Daerah pesisir dari ujung Aceh sampai ujung Papua berpotensi sebagai pantai peneluran dan ruaya pakan bagi penyu di Indonesia. Hal ini memungkinkan siapapun untuk dapat berpartisipasi sebagai pengawas (watchdog) dan pelapor terhadap segala upaya pemanfaatan langsung penyu dan derivatnya.
Dengan turut berpartisipasi dalam upaya konservasi penyu di Indonesia, secara tidak langsung, para pengawas dan pelapor tersebut juga menyelamatkan populasi penyu yang mencari makan atau bermigrasi sampai ke Filipina, Malaysia, Australia, dan bahkan Hawaii, Amerika Serikat.

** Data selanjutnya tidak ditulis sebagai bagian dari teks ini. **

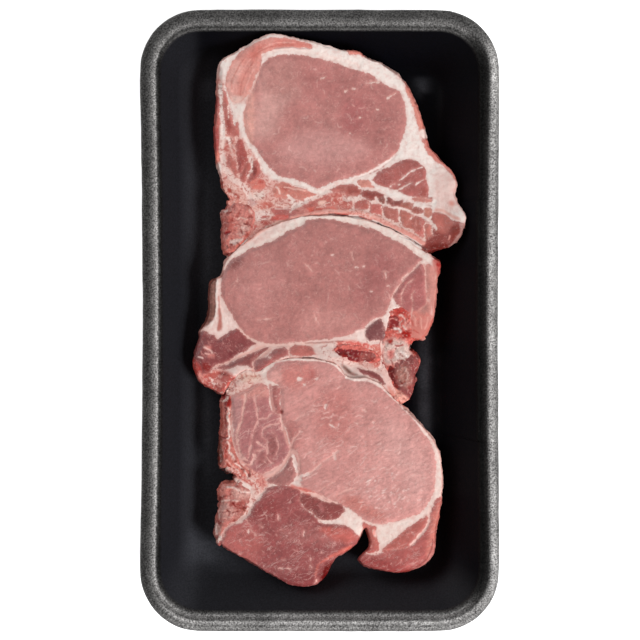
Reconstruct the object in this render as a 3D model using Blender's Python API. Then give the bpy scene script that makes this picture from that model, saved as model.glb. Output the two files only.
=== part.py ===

Kombes. Pol. Ir. Sukandar, M.M dari Direktorat Kepolisian Perairan (Ditpolair) POLDA Bali, sempat mengungkapkan bahwa kurangnya jumlah sumber daya manusia untuk menyelidiki lebih jauh tentang kasus pemanfaatan langsung penyu kerap menjadi kendala dalam penegakan hukum atas perlindungan penyu, seperti yang tertuang di dalam Undang – Undang Republik Indonesia Nomor 5 tahun 1990 dan Peraturan Pemerintah nomor 7 tahun 1999.
Meski demikian, kini, di Bali, inisiatif program LIBAS (Bali Bebas) Perdagangan Penyu Ilegal di kembali menumbuhkan harapan banyak pihak untuk melanjutkan upaya konservasi penyu di Indonesia. Upaya ini didukung melalui studi genetik dan laporan-laporan yang dengan mudah dapat disampaikan melalui kanal media sosial WWF-Indonesia, Badan Pengelolaan Sumber Daya Pesisir dan Laut (BPSPL) Denpasar, dan Ditpolair Bali sendiri.
Dr. Arnold Sitompul, Direktur Konservasi WWF-Indonesia mengungkapkan harapan besarnya di akhir seminar ini. ""Alih-alih menjadi pemanfaat penyu, kita semua di sini percaya bahwa Bali justru dapat menjadi sentra konservasi penyu,"" ungkapnya optimis.